All entries are to be given again verbatim.

### RECORDS SUPPLIED
┌──
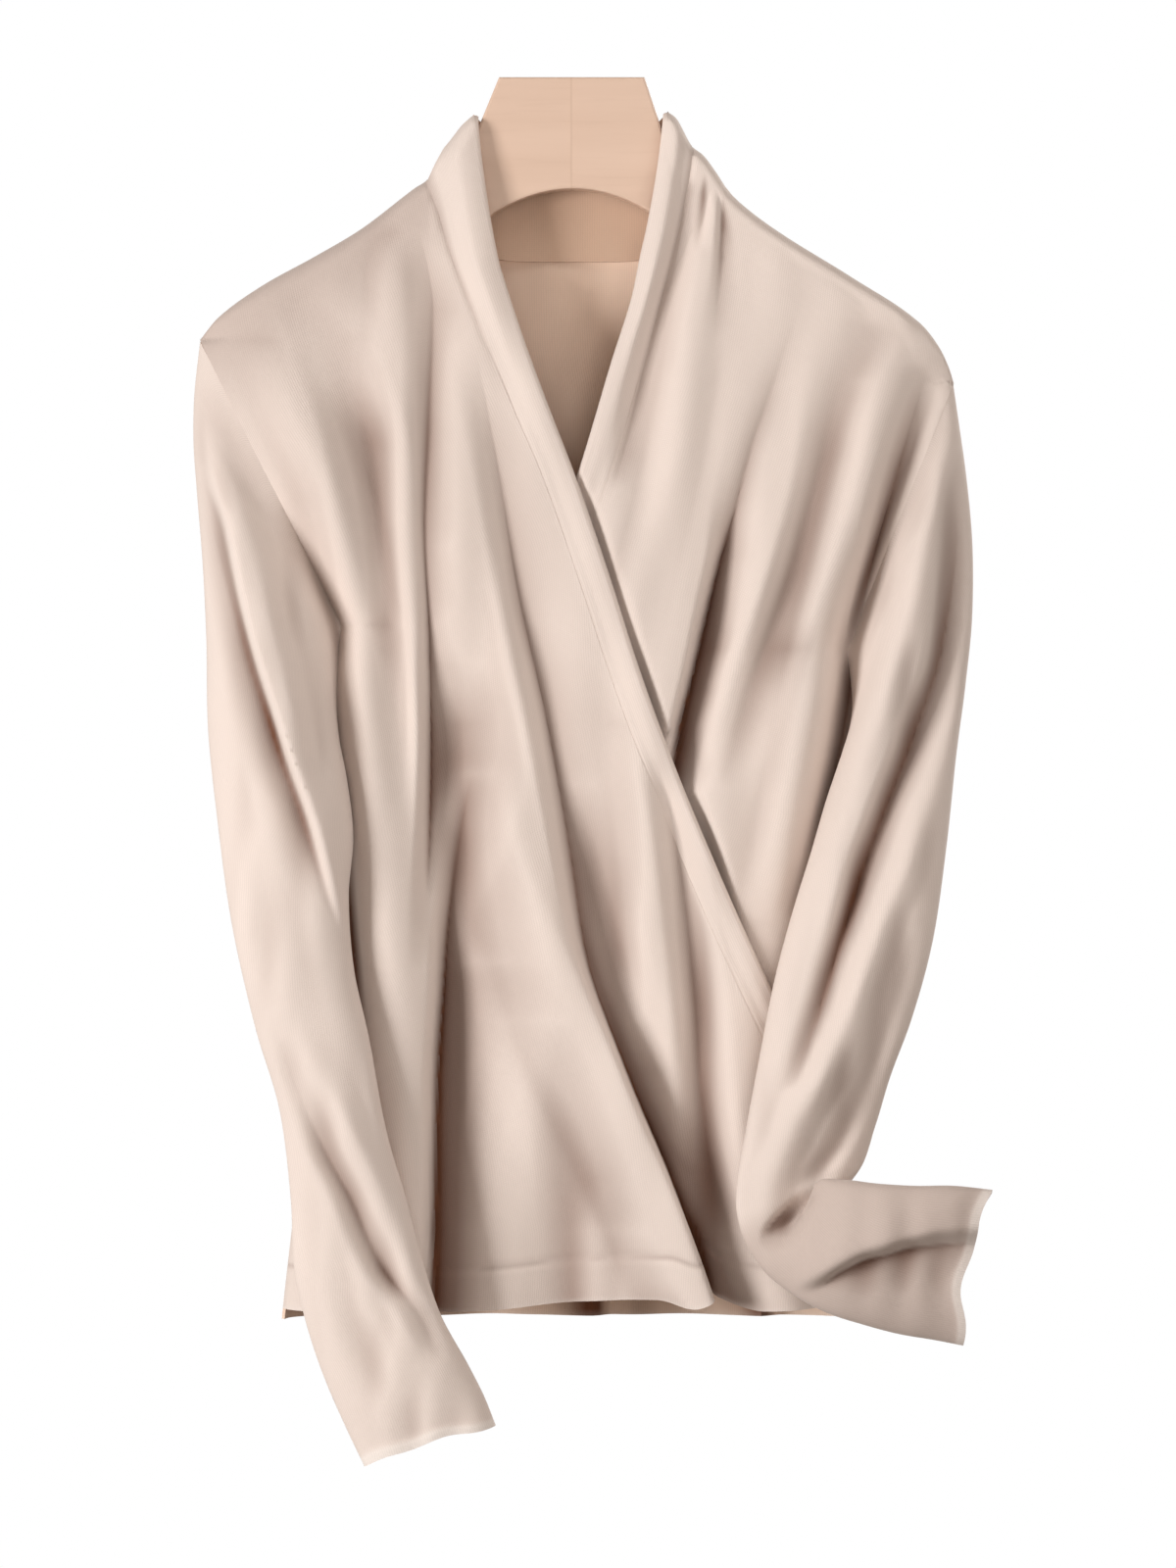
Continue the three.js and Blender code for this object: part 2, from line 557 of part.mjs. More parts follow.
// The hanger: a flat board with a broad head, an arched lower edge and two sloping arms.
function hanger() {
  const outline = new THREE.Shape();
  outline.moveTo(-36.8, 0);
  outline.lineTo(37.3, 0);
  outline.lineTo(48.5, -34);
  outline.quadraticCurveTo(53, -76, 92, -90);
  outline.lineTo(166, -132);
  outline.quadraticCurveTo(178, -141, 168, -145);
  outline.quadraticCurveTo(90, -120, 40.5, -69);
  outline.quadraticCurveTo(1.5, -44.5, -39, -69);
  outline.quadraticCurveTo(-90, -118, -166, -142);
  outline.quadraticCurveTo(-176, -138, -166, -129);
  outline.lineTo(-92, -87);
  outline.quadraticCurveTo(-54, -74, -50, -32);
  outline.closePath();
  const board = new THREE.ExtrudeGeometry(outline, {
    depth: HANGER_THICK - 2 * HANGER_BEVEL,
    bevelEnabled: true,
    bevelThickness: HANGER_BEVEL,
    bevelSize: HANGER_BEVEL,
    bevelOffset: -HANGER_BEVEL,
    bevelSegments: 2,
    curveSegments: 14,
  });
  board.translate(0, 0, -HANGER_THICK / 2 + HANGER_BEVEL);
  board.rotateX(Math.PI / 2);
  return board;
}

// ---- The scene graph ----
const KNIT = { color: 0xe3d3c6, roughness: 0.95, metalness: 0 };
const WOOD = { color: 0xe1c3aa, roughness: 0.55, metalness: 0 };

const PIECES = [
  { name: "hanger", make: hanger, finish: WOOD },
  { name: "back", make: back, finish: KNIT },
  { name: "front_under", make: frontUnder, finish: KNIT },
  { name: "front_over", make: frontOver, finish: KNIT },
  { name: "neckband_back", make: neckbandBack, finish: KNIT },
  { name: "neckband_under", make: neckbandUnder, finish: KNIT },
  { name: "neckband_over", make: neckbandOver, finish: KNIT },
  { name: "sleeve_left", make: sleeveLeft, finish: KNIT },
  { name: "sleeve_right", make: sleeveRight, finish: KNIT },
];

const group = new THREE.Group();
for (const { name, make, finish } of PIECES) {
  const mesh = new THREE.Mesh(make(), new THREE.MeshStandardMaterial(finish));
  mesh.name = name;
  group.add(mesh);
}

export default group;
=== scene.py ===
"""A knitted wrap top with long sleeves, hanging on the wooden hanger that holds it.

The garment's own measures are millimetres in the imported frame: x to the viewer's right, z up from the
middle of the hanger's flat top edge, and depth towards the front. They become metres when a piece is made.
"""

import logging
import math
from dataclasses import dataclass, field
from enum import Enum
from typing import Callable, NamedTuple

import bmesh
import bpy
import numpy as np
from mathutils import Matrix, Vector

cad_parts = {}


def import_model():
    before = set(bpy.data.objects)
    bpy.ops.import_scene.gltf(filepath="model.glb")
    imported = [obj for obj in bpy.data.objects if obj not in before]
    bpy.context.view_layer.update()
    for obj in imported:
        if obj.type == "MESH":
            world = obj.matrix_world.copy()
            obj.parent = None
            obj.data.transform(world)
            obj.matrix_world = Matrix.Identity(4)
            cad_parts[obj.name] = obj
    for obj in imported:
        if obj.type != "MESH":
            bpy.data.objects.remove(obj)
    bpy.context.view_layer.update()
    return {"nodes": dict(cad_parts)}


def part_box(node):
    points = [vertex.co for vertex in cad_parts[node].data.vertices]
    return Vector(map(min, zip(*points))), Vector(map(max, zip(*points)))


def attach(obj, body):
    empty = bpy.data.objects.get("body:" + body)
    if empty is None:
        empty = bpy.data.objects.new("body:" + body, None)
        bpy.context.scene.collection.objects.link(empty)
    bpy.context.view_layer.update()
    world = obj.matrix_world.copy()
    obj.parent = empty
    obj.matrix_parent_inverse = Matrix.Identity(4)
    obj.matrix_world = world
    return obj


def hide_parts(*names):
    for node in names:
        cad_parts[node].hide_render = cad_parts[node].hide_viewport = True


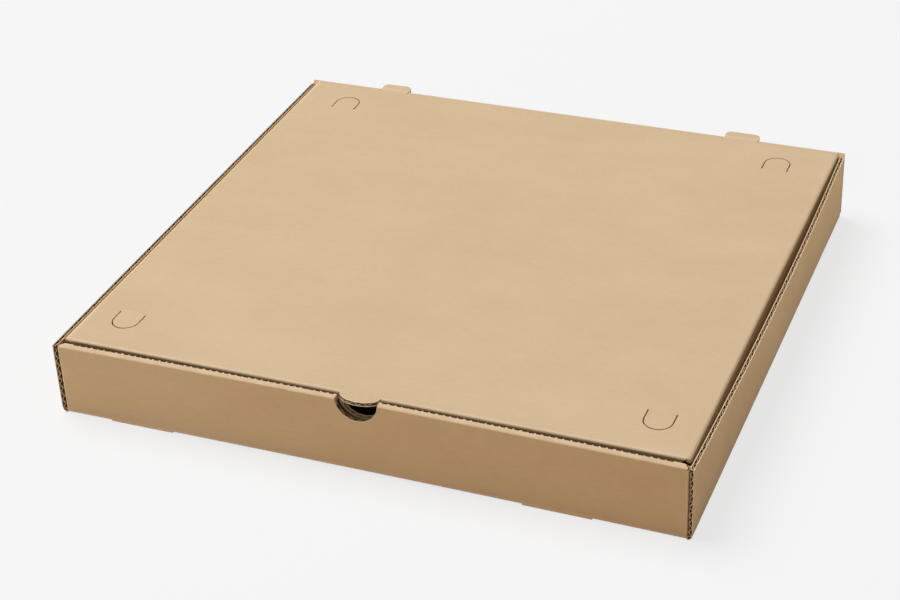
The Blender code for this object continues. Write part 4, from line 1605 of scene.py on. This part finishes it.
└──
### RESULT
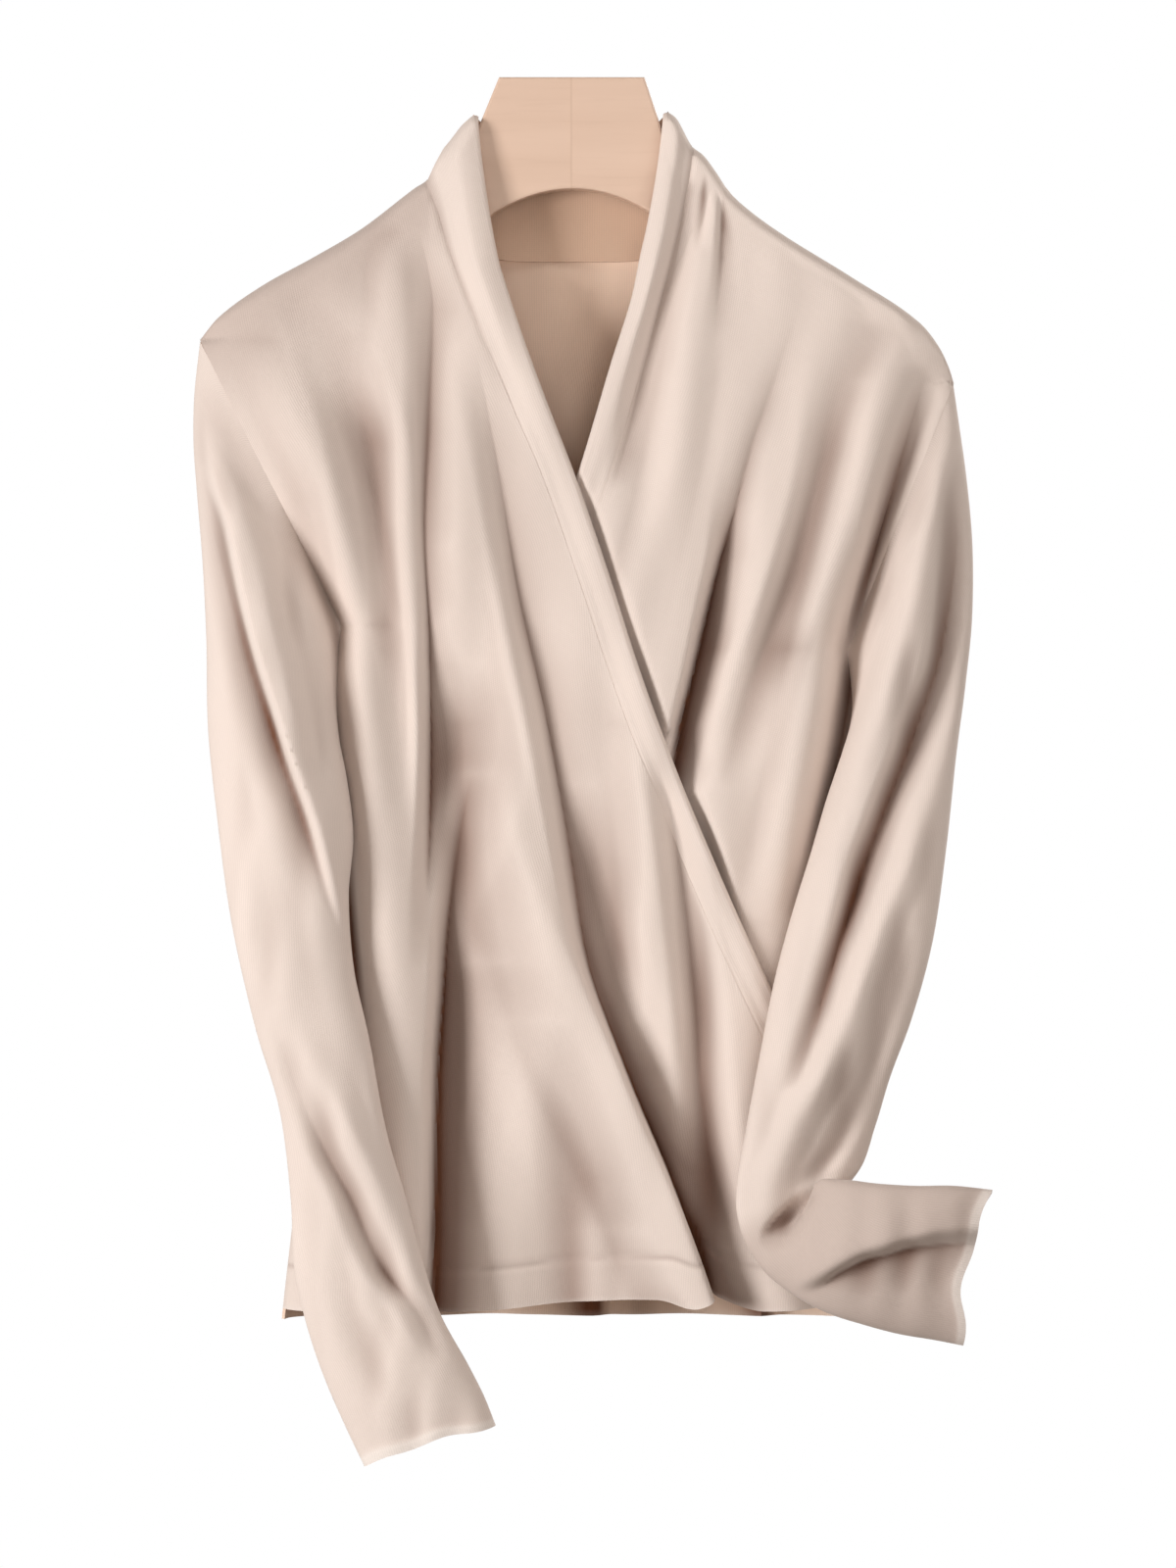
Continue the three.js and Blender code for this object: part 2, from line 557 of part.mjs. More parts follow.
// The hanger: a flat board with a broad head, an arched lower edge and two sloping arms.
function hanger() {
  const outline = new THREE.Shape();
  outline.moveTo(-36.8, 0);
  outline.lineTo(37.3, 0);
  outline.lineTo(48.5, -34);
  outline.quadraticCurveTo(53, -76, 92, -90);
  outline.lineTo(166, -132);
  outline.quadraticCurveTo(178, -141, 168, -145);
  outline.quadraticCurveTo(90, -120, 40.5, -69);
  outline.quadraticCurveTo(1.5, -44.5, -39, -69);
  outline.quadraticCurveTo(-90, -118, -166, -142);
  outline.quadraticCurveTo(-176, -138, -166, -129);
  outline.lineTo(-92, -87);
  outline.quadraticCurveTo(-54, -74, -50, -32);
  outline.closePath();
  const board = new THREE.ExtrudeGeometry(outline, {
    depth: HANGER_THICK - 2 * HANGER_BEVEL,
    bevelEnabled: true,
    bevelThickness: HANGER_BEVEL,
    bevelSize: HANGER_BEVEL,
    bevelOffset: -HANGER_BEVEL,
    bevelSegments: 2,
    curveSegments: 14,
  });
  board.translate(0, 0, -HANGER_THICK / 2 + HANGER_BEVEL);
  board.rotateX(Math.PI / 2);
  return board;
}

// ---- The scene graph ----
const KNIT = { color: 0xe3d3c6, roughness: 0.95, metalness: 0 };
const WOOD = { color: 0xe1c3aa, roughness: 0.55, metalness: 0 };

const PIECES = [
  { name: "hanger", make: hanger, finish: WOOD },
  { name: "back", make: back, finish: KNIT },
  { name: "front_under", make: frontUnder, finish: KNIT },
  { name: "front_over", make: frontOver, finish: KNIT },
  { name: "neckband_back", make: neckbandBack, finish: KNIT },
  { name: "neckband_under", make: neckbandUnder, finish: KNIT },
  { name: "neckband_over", make: neckbandOver, finish: KNIT },
  { name: "sleeve_left", make: sleeveLeft, finish: KNIT },
  { name: "sleeve_right", make: sleeveRight, finish: KNIT },
];

const group = new THREE.Group();
for (const { name, make, finish } of PIECES) {
  const mesh = new THREE.Mesh(make(), new THREE.MeshStandardMaterial(finish));
  mesh.name = name;
  group.add(mesh);
}

export default group;
=== scene.py ===
"""A knitted wrap top with long sleeves, hanging on the wooden hanger that holds it.

The garment's own measures are millimetres in the imported frame: x to the viewer's right, z up from the
middle of the hanger's flat top edge, and depth towards the front. They become metres when a piece is made.
"""

import logging
import math
from dataclasses import dataclass, field
from enum import Enum
from typing import Callable, NamedTuple

import bmesh
import bpy
import numpy as np
from mathutils import Matrix, Vector

cad_parts = {}


def import_model():
    before = set(bpy.data.objects)
    bpy.ops.import_scene.gltf(filepath="model.glb")
    imported = [obj for obj in bpy.data.objects if obj not in before]
    bpy.context.view_layer.update()
    for obj in imported:
        if obj.type == "MESH":
            world = obj.matrix_world.copy()
            obj.parent = None
            obj.data.transform(world)
            obj.matrix_world = Matrix.Identity(4)
            cad_parts[obj.name] = obj
    for obj in imported:
        if obj.type != "MESH":
            bpy.data.objects.remove(obj)
    bpy.context.view_layer.update()
    return {"nodes": dict(cad_parts)}


def part_box(node):
    points = [vertex.co for vertex in cad_parts[node].data.vertices]
    return Vector(map(min, zip(*points))), Vector(map(max, zip(*points)))


def attach(obj, body):
    empty = bpy.data.objects.get("body:" + body)
    if empty is None:
        empty = bpy.data.objects.new("body:" + body, None)
        bpy.context.scene.collection.objects.link(empty)
    bpy.context.view_layer.update()
    world = obj.matrix_world.copy()
    obj.parent = empty
    obj.matrix_parent_inverse = Matrix.Identity(4)
    obj.matrix_world = world
    return obj


def hide_parts(*names):
    for node in names:
        cad_parts[node].hide_render = cad_parts[node].hide_viewport = True


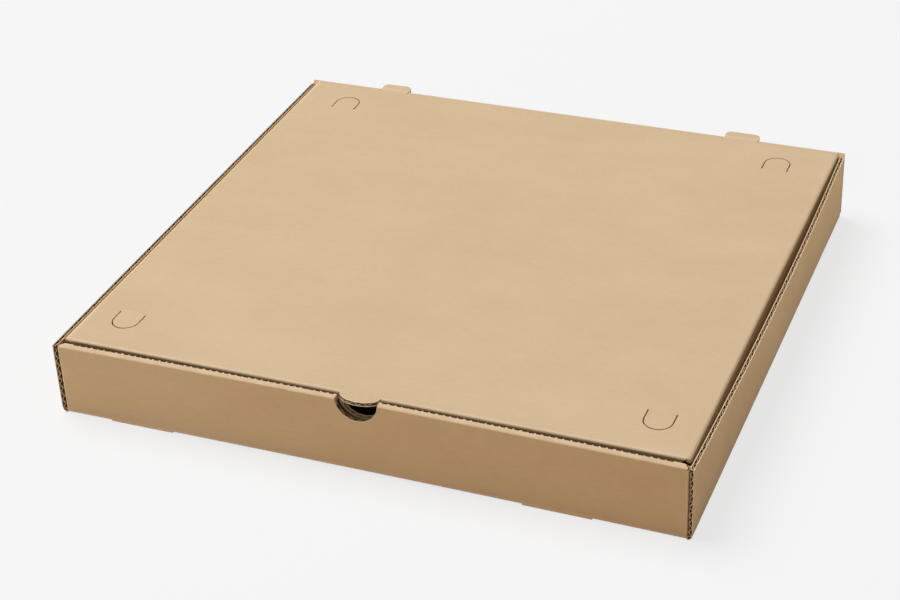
The Blender code for this object continues. Write part 4, from line 1605 of scene.py on. This part finishes it.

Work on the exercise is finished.